- **WHAT YOU WILL DO**
Write out the lines from the top of the material through the line with "return short and", exactly and with nothing added.
** begin COLLECTED MATERIAL **
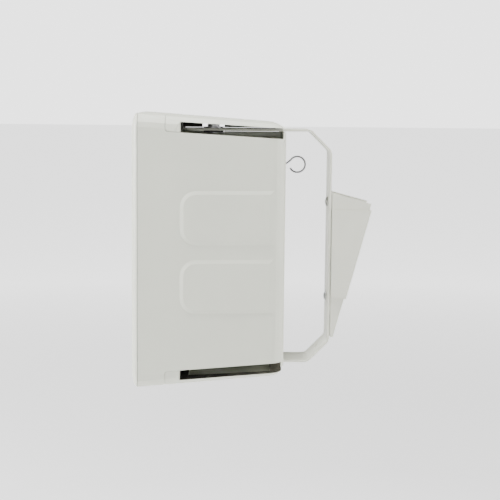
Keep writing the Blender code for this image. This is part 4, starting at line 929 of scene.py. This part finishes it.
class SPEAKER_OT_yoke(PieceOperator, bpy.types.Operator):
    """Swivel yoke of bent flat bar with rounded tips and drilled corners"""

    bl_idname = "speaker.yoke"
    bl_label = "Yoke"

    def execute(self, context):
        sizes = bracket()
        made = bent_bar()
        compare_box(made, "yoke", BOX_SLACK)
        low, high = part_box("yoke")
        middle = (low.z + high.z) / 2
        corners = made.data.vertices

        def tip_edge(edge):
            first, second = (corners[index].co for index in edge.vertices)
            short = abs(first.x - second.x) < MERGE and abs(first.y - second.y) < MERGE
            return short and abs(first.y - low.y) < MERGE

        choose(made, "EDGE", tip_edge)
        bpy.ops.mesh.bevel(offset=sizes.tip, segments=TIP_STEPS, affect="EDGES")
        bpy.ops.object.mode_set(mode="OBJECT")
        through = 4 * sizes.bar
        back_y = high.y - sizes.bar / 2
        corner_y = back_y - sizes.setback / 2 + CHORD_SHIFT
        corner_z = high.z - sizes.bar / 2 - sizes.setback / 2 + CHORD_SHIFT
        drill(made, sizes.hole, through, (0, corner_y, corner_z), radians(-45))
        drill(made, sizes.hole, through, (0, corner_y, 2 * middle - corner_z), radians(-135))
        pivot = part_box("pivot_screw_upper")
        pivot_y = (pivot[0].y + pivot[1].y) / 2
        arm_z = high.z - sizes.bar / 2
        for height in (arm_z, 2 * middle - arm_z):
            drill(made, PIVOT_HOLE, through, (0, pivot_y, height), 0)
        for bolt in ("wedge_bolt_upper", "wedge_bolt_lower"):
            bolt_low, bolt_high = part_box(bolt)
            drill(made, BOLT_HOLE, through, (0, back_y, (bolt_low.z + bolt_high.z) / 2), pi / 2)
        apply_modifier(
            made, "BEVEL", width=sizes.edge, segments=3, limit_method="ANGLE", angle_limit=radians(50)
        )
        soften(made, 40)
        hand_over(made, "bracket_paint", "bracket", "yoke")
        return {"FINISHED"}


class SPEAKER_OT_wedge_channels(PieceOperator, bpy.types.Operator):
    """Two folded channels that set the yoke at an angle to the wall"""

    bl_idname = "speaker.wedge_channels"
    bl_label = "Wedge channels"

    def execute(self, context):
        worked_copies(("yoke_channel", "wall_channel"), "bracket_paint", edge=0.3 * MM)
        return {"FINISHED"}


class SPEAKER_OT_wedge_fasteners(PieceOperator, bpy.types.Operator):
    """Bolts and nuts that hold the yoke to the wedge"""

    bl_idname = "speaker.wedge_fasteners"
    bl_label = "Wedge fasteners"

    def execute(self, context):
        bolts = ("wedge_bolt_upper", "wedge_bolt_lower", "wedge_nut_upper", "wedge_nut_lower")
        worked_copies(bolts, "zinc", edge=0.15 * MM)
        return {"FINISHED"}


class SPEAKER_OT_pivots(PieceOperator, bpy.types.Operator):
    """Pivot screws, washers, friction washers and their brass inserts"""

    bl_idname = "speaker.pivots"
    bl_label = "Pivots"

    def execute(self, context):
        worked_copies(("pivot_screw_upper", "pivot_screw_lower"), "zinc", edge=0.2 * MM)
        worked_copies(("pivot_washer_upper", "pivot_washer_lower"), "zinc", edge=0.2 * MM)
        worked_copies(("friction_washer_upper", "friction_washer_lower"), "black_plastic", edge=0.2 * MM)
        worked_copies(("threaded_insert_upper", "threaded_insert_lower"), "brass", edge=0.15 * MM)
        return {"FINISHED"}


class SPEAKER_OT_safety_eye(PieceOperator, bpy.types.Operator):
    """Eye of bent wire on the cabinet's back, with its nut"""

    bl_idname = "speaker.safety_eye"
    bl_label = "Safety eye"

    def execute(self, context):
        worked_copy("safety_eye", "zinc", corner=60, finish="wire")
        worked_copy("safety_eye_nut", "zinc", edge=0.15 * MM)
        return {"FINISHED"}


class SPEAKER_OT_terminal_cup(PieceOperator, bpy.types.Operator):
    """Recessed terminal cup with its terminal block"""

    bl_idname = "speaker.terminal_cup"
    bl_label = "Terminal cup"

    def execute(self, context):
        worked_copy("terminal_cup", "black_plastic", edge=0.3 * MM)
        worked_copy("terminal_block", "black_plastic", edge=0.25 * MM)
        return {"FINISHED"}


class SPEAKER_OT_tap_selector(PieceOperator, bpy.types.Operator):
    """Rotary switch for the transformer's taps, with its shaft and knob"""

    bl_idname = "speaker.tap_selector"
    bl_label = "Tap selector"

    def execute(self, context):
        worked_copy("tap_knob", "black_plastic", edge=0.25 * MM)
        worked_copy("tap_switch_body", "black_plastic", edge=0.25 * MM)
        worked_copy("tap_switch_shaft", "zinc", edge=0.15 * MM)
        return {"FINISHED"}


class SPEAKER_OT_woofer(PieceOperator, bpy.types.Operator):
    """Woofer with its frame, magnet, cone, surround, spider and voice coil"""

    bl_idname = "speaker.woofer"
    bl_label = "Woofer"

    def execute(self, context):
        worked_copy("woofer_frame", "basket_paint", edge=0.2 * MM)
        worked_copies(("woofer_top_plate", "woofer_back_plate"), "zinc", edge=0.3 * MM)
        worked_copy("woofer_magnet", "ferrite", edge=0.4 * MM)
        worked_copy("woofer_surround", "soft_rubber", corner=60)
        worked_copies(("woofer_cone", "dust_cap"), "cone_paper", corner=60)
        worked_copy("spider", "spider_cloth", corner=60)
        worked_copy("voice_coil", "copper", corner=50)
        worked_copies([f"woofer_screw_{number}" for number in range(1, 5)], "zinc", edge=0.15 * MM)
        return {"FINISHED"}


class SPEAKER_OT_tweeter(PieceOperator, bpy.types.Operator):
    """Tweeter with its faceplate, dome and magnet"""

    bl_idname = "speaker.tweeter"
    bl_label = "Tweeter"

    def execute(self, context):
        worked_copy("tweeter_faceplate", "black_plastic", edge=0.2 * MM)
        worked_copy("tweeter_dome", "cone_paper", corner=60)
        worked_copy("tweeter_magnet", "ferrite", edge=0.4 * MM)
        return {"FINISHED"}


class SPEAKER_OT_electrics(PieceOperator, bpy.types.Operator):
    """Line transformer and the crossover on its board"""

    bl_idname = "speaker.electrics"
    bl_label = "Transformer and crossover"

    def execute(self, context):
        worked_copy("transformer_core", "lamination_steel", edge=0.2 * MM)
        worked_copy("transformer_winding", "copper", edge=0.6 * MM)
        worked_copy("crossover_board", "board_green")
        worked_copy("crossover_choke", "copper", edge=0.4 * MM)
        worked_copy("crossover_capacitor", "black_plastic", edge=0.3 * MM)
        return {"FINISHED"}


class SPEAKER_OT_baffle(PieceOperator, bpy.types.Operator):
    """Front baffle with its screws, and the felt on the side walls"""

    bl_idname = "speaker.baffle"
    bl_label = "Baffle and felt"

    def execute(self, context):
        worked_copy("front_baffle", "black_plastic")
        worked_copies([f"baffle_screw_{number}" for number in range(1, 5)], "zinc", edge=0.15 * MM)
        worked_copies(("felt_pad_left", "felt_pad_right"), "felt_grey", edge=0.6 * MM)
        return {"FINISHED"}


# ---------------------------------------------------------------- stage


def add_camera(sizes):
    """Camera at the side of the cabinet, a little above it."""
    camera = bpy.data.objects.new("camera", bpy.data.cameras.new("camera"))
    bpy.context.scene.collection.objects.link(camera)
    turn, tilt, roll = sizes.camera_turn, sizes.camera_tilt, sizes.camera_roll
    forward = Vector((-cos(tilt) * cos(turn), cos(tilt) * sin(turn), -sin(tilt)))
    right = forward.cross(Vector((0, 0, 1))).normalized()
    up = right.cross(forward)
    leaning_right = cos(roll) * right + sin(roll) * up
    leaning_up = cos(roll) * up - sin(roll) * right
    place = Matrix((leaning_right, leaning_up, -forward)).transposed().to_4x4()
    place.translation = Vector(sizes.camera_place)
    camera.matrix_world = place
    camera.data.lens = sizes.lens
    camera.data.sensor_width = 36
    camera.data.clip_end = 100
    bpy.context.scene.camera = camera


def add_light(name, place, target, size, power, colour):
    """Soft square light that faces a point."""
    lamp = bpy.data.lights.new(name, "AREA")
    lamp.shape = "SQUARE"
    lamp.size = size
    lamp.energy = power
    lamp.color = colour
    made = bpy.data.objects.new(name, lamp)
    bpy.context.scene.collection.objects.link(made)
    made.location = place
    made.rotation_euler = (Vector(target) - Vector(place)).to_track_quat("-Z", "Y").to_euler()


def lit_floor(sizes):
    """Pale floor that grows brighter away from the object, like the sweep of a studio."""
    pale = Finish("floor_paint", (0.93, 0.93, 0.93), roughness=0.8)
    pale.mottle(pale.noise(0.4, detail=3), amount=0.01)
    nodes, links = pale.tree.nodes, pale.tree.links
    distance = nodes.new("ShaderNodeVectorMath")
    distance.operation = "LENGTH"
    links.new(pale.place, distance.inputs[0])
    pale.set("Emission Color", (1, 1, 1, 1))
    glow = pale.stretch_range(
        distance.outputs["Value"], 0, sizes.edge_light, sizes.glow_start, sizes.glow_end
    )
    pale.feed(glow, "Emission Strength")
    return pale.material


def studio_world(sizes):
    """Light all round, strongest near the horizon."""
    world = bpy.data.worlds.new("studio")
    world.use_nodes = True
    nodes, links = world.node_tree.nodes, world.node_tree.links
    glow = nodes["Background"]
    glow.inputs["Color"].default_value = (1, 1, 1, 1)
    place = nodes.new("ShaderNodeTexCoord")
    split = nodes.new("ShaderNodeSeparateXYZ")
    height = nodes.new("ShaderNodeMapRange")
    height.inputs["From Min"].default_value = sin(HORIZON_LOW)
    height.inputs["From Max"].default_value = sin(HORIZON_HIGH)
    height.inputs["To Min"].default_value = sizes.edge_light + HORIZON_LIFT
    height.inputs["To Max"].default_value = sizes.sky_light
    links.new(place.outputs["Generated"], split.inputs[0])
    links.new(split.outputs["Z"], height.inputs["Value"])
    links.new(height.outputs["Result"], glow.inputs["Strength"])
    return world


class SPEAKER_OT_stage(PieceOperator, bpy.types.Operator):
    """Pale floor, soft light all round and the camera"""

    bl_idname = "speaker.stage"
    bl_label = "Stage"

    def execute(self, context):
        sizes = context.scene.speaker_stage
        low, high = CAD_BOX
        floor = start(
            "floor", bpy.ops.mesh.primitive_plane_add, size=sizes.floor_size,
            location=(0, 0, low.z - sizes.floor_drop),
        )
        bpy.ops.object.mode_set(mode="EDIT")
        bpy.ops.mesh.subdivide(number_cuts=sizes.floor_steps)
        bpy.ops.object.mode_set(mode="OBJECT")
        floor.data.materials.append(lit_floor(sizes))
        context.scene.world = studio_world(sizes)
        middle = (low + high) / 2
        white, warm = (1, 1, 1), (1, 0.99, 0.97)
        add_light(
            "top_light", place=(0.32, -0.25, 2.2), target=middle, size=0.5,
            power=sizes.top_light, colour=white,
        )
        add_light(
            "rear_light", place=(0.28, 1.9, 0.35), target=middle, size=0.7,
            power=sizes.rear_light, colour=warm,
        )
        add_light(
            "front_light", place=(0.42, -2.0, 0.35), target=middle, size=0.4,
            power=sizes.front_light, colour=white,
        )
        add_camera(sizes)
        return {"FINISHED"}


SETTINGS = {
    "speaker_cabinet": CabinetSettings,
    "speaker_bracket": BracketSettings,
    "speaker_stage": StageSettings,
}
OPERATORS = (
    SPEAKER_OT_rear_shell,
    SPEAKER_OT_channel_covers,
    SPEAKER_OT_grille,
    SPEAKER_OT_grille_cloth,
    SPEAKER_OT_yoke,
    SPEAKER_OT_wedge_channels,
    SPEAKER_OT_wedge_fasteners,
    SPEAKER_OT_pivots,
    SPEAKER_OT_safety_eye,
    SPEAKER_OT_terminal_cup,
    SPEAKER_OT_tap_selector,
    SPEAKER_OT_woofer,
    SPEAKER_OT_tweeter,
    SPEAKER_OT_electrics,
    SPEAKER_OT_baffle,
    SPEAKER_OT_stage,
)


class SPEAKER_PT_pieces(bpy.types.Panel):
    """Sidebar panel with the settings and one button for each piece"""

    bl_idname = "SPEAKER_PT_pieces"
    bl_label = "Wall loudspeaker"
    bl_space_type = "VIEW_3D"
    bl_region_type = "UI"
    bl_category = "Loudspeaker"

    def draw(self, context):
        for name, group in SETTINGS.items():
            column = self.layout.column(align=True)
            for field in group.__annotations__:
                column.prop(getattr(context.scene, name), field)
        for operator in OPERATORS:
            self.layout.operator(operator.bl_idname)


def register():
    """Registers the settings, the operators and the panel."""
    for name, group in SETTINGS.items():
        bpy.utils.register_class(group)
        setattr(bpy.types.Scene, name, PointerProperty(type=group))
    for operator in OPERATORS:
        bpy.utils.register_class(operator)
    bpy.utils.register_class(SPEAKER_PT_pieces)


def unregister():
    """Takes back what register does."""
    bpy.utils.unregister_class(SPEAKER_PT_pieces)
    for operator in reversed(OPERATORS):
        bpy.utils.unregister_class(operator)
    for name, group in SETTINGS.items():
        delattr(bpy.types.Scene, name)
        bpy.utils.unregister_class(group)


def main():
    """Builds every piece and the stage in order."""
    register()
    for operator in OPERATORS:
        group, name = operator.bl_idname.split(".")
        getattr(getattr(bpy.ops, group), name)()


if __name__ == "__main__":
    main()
** end COLLECTED MATERIAL **
- **THE RESPONSE**
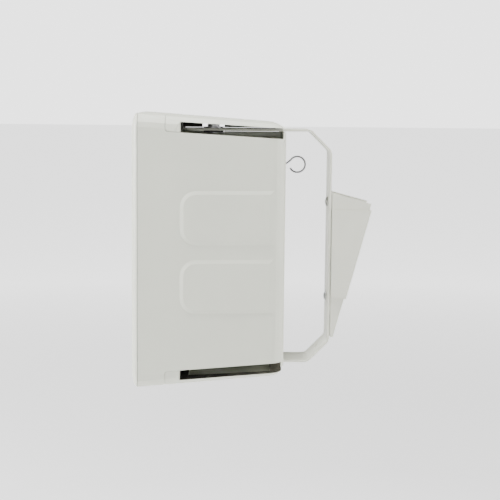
Keep writing the Blender code for this image. This is part 4, starting at line 929 of scene.py. This part finishes it.
class SPEAKER_OT_yoke(PieceOperator, bpy.types.Operator):
    """Swivel yoke of bent flat bar with rounded tips and drilled corners"""

    bl_idname = "speaker.yoke"
    bl_label = "Yoke"

    def execute(self, context):
        sizes = bracket()
        made = bent_bar()
        compare_box(made, "yoke", BOX_SLACK)
        low, high = part_box("yoke")
        middle = (low.z + high.z) / 2
        corners = made.data.vertices

        def tip_edge(edge):
            first, second = (corners[index].co for index in edge.vertices)
            short = abs(first.x - second.x) < MERGE and abs(first.y - second.y) < MERGE
            return short and abs(first.y - low.y) < MERGE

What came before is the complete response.